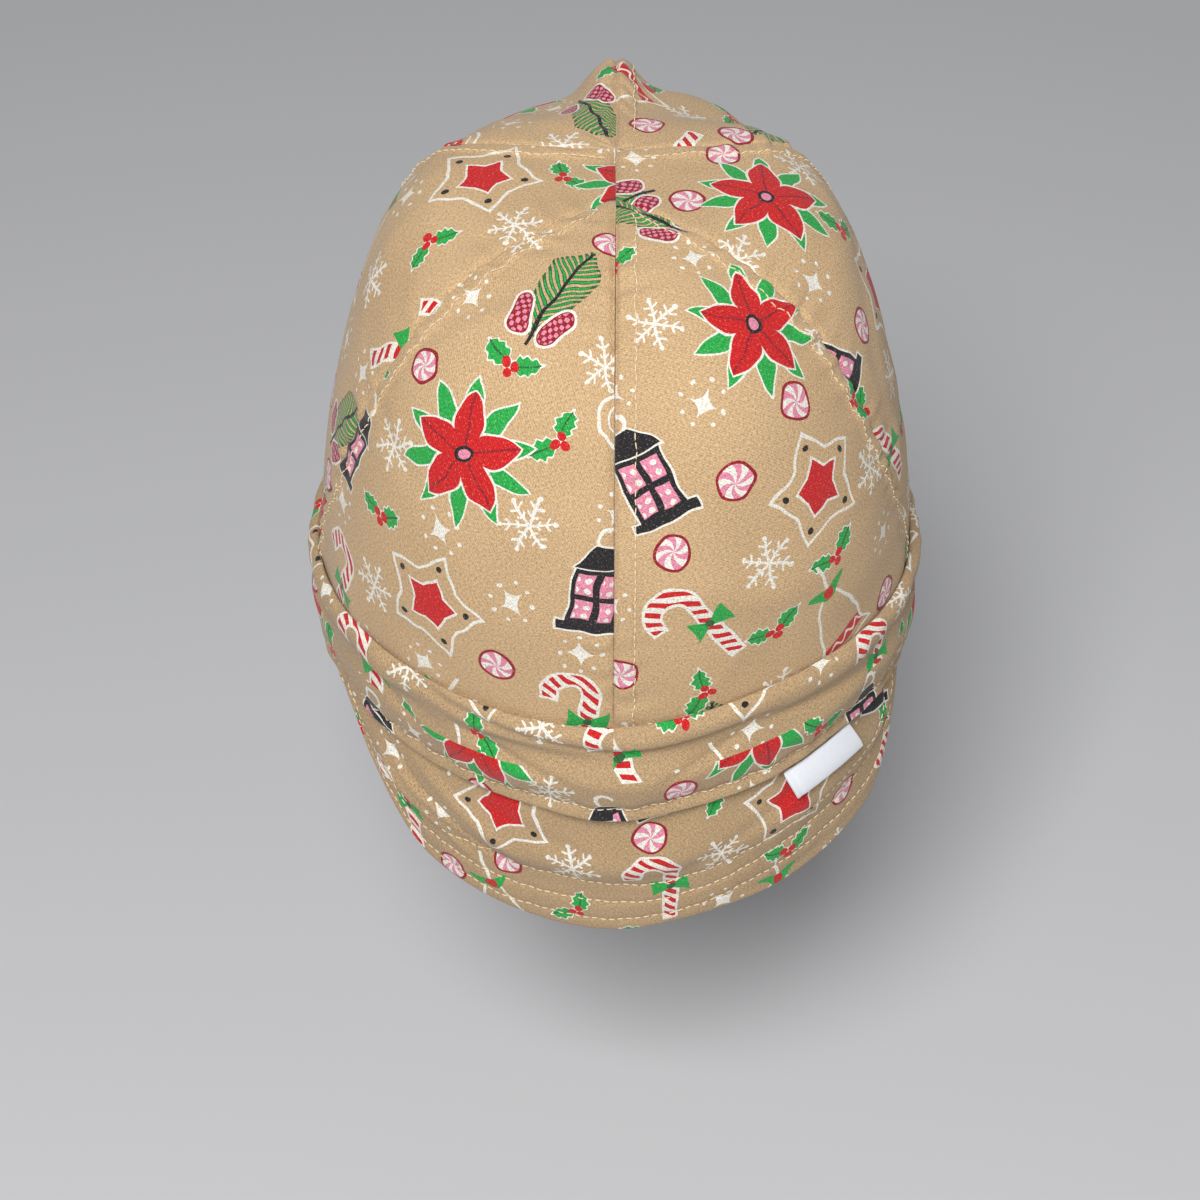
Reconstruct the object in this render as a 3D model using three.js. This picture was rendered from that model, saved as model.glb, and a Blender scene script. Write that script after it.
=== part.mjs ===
// A soft cotton work cap of the kind worn under a welding hood, in the form it takes on a
// head: six crown panels, a folded band, a stitched cloth peak that hangs down the nape and
// a small folded tag in the peak's seam.
// Millimetres, +Z up. The peak hangs on the -Y side. The origin is the middle of the head
// opening, level with the band's lower edge at the ears. Azimuths are in degrees, from 0 at
// the peak's middle, positive towards +X, to 180 at the brow.
import * as THREE from "three";

// Crown, measured on the outer face of the cloth.
const CROWN_WIDTH = 171;
const NAPE_REACH = 87;
const BROW_REACH = 105;
const CROWN_HEIGHT = 145;
const CROWN_WALL = 1.7;
const CROWN_TUCK = 6;
const SEAM_GAP = 0.3;

// Band, a folded strip sewn round the crown's foot.
const BAND_HEIGHT = 31;
const BAND_WALL = 2.4;
const FIT_GAP = 0.35;

// Peak, two layers of cloth over a stiffener, sewn behind the band's lower edge.
const PEAK_LENGTH = 50.6;
const PEAK_WALL = 2.6;
const PEAK_TUCK = 5;
const PEAK_HALF_SWEEP = 82;

// Folded tag, sewn in the seam between band and peak.
const TAG_LENGTH = 25;
const TAG_DROP = 9.2;
const TAG_SLANT = 1.6;
const TAG_LEAN = 2;
const TAG_WALL = 0.9;
const TAG_BOW = 2.2;
const TAG_AZIMUTH = 41.5;

// How finely the cloth is divided.
const PANEL_COLUMNS = 12;
const PANEL_ROWS = 20;
const BAND_STEPS = 84;
const PEAK_COLUMNS = 44;
const PEAK_ROWS = 9;
const TAG_COLUMNS = 10;

// Section of the crown by azimuth. plan and rise are the powers that square the section off
// towards the sides and the top, and belly is how far it swells out between foot and top.
const CROWN_SECTIONS = [
  { azimuth: 0, plan: 0.8, rise: 0.84, belly: 0.03 },
  { azimuth: 50, plan: 0.72, rise: 0.82, belly: -0.01 },
  { azimuth: 90, plan: 0.5, rise: 0.79, belly: -0.11 },
  { azimuth: 130, plan: 0.5, rise: 0.78, belly: -0.1 },
  { azimuth: 180, plan: 0.72, rise: 0.86, belly: 0 },
];

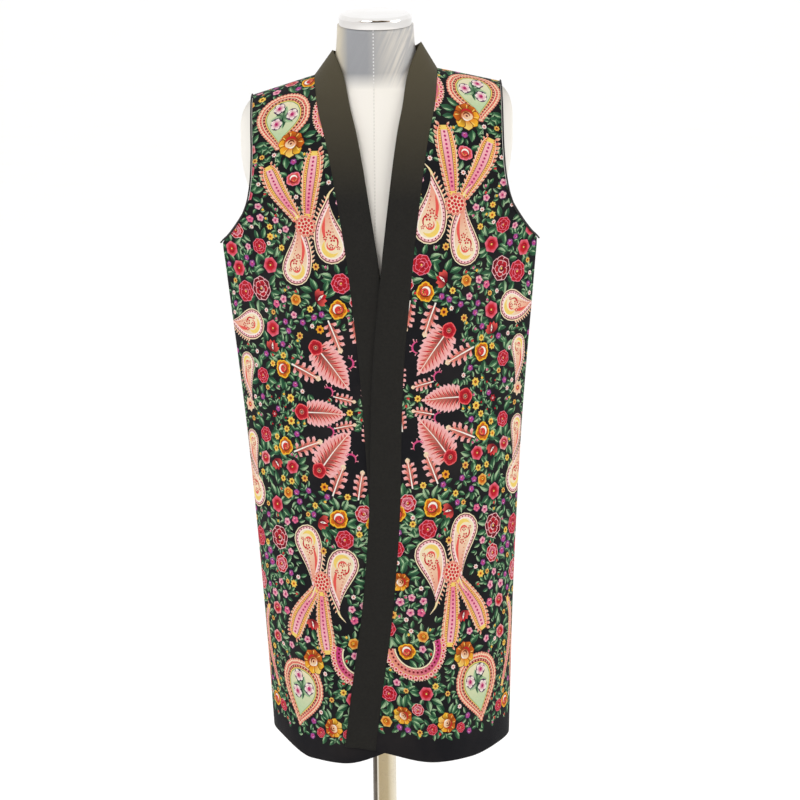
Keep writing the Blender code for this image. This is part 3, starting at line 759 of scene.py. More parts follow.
def strip(pen, points, wide, fringe=1):
    """A leaf-shaped strip with beaded borders and a ragged fringe along both sides."""
    line = curve_through(points, 16)
    body = np.interp(np.linspace(0, 1, 16), (0.0, 0.1, 0.35, 0.75, 1.0), (0.50, 0.86, 1.0, 0.72, 0.42))
    off = sides_of(line)
    along = math.degrees(math.atan2(*(line[-1] - line[0])[::-1]))
    for k in range(16):
        for hand in (-1, 1):
            root = line[k] + off[k] * hand * body[k] * wide * 0.42
            long = wide * (0.34 if hand == fringe else 0.24)
            tooth = pen.child(root, along + 90 * hand + 50 * hand, long)
            tooth.fill(drop(1.0, 0.56, 0.45, 3), "coral" if k % 2 else "salmon", "cream", (0.4, 0), (1, 0))
    pen.fill(ribbon(line, body * wide), "cream")
    pen.fill(ribbon(line, body * wide * 0.90), "coral", "salmon", points[0], points[-1])
    pen.fill(ribbon(line, body * wide * 0.80), "straw")
    for hand in (-1, 1):
        edge = line + off * (hand * body * wide * 0.33)[:, None]
        dots(pen, edge, wide * 0.13, wide * 0.045, "red", steps=4)
    pen.fill(ribbon(line[1:-1], body[1:-1] * wide * 0.52), "crimson")
    pen.fill(ribbon(line[1:-1], body[1:-1] * wide * 0.45), "blush", "pink", points[0], points[-1])
    dots(pen, line[1:-2], wide * 0.22, wide * 0.075, "magenta", steps=6)
    dots(pen, line[1:-2], wide * 0.22, wide * 0.035, "crimson", steps=4)


def medallion(pen, head, long):
    """A broad drop with fringed and beaded borders round a pale field with flowers in it."""
    outline = boteh_outline(head, long, 0.06, 0.0, 13)[0]
    closed = np.concatenate([outline, outline[:1]])
    dots(pen, closed, head * 0.13, head * 0.075, "salmon", steps=6)
    dots(pen, closed, head * 0.13, head * 0.030, "cream", steps=4)

    def inside(share):
        return boteh_outline(head, long, 0.06, head * share, 13)[0]

    for inset, ink in (
        (0.02, "cream"),
        (0.05, "salmon"),
        (0.15, "cream"),
        (0.18, "crimson"),
        (0.29, "straw"),
        (0.33, "leaf"),
    ):
        pen.fill(inside(inset), ink)
    for inset, ink, radius, every in ((0.10, "red", 0.032, 0.12), (0.235, "salmon", 0.050, 0.14)):
        border = inside(inset)
        dots(pen, np.concatenate([border, border[:1]]), head * every, head * radius, ink, steps=5)
    pen.fill(inside(0.36), "cream", "mint", (-head, 0), (long * 0.8, 0))
    for turn in (5, 60, 115, 170, 225, 280, 330):
        leaf(pen.child((head * 0.05, 0), turn, head * 0.50), "mint")
    for x, y in ((-0.34, -0.24), (-0.06, 0.34), (0.34, -0.20)):
        anemone(pen.child((x * head, y * head), 40 * x, head * 0.25), "white")


def lace(pen, at, radius, start, end):
    """A beaded arc with a scalloped edge."""
    line = arc(at, radius, start, end, 22)
    pen.fill(ribbon(line, 2.2), "cream")
    dots(pen, line, 3.0, 1.25, "cream", shift=-2.4, steps=5)
    dots(pen, line, 3.0, 0.55, "crimson", shift=-2.4, steps=4)
    outer = arc(at, radius + 6.0, start, end, 24)
    pen.fill(ribbon(outer, 9.0), "magenta", "salmon", outer[0], outer[-1])
    dots(pen, outer, 6.2, 1.9, "crimson", steps=6)
    dots(pen, outer, 6.2, 0.8, "blush", shift=3.1, steps=4)
    rim = arc(at, radius + 11.5, start, end, 24)
    pen.fill(ribbon(rim, 1.6), "straw")
    bow = arc(at, radius + 14.5, start, end, 26)
    dots(pen, bow, 8.0, 4.4, "salmon", steps=9)
    dots(pen, bow, 8.0, 3.3, "blush", steps=8)
    dots(pen, bow, 8.0, 1.9, "red", steps=6)
    dots(pen, arc(at, radius + 18.4, start, end, 26), 4.0, 1.0, "cream", steps=4)


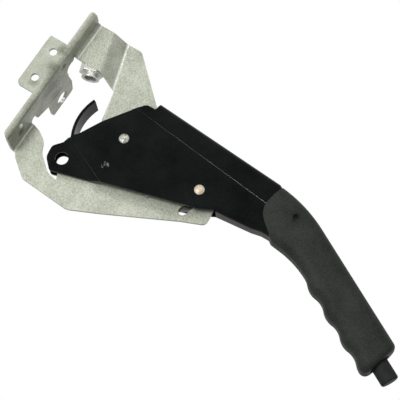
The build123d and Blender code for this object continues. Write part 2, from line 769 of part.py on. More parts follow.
def grip_blank():
    """Moulding before its mouth is cut: an extruded outline with rounded edges and end."""
    near, far = MID - GRIP_HALF_WIDTH, MID + GRIP_HALF_WIDTH
    blank = slab(grip_outline(), near, far)
    for side, radius in ((-1, FINGER_CORNER), (1, SPINE_CORNER)):
        rims = [
            edge
            for edge in blank.edges()
            if long_rim(edge, near, far) and (across_grip(edge @ 0.5) - GRIP_AXIS) * side > 0
        ]
        blank = fillet(rims, radius)
    end = blank.faces().sort_by(along_grip_axis())[-1]
    return fillet(end.edges(), END_ROUND)


def across_grip(point):
    """Rise of a point from the origin, across the grip."""
    slope = radians(GRIP_SLOPE)
    return point.X * sin(slope) + point.Z * cos(slope)


def long_rim(edge, near, far):
    """True for an edge of one of the two flat sides that runs along the grip."""
    start, end = edge @ 0, edge @ 1
    flat = any(abs(start.Y - y) < TINY and abs(end.Y - y) < TINY for y in (near, far))
    return flat and abs((edge % 0.5).dot(grip_plane(0).z_dir)) > cos(pi / 4)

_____

Exercise brief:
Reproduce verbatim only this range: the first line of the material through the line that contains "import * as", inclusive.

Output for this exercise:
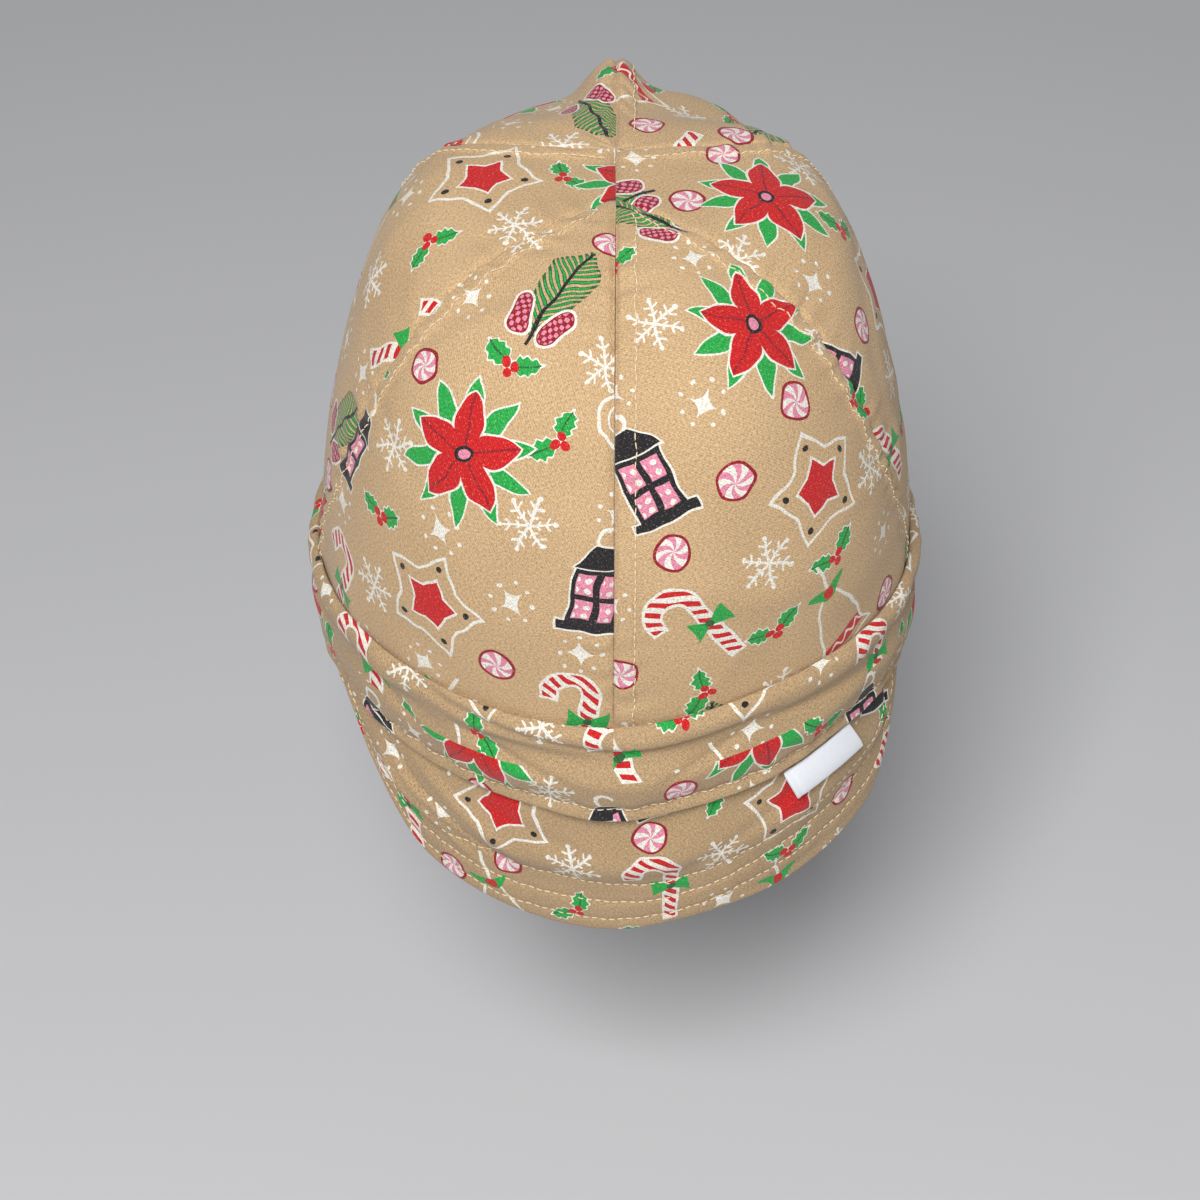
Reconstruct the object in this render as a 3D model using three.js. This picture was rendered from that model, saved as model.glb, and a Blender scene script. Write that script after it.
=== part.mjs ===
// A soft cotton work cap of the kind worn under a welding hood, in the form it takes on a
// head: six crown panels, a folded band, a stitched cloth peak that hangs down the nape and
// a small folded tag in the peak's seam.
// Millimetres, +Z up. The peak hangs on the -Y side. The origin is the middle of the head
// opening, level with the band's lower edge at the ears. Azimuths are in degrees, from 0 at
// the peak's middle, positive towards +X, to 180 at the brow.
import * as THREE from "three";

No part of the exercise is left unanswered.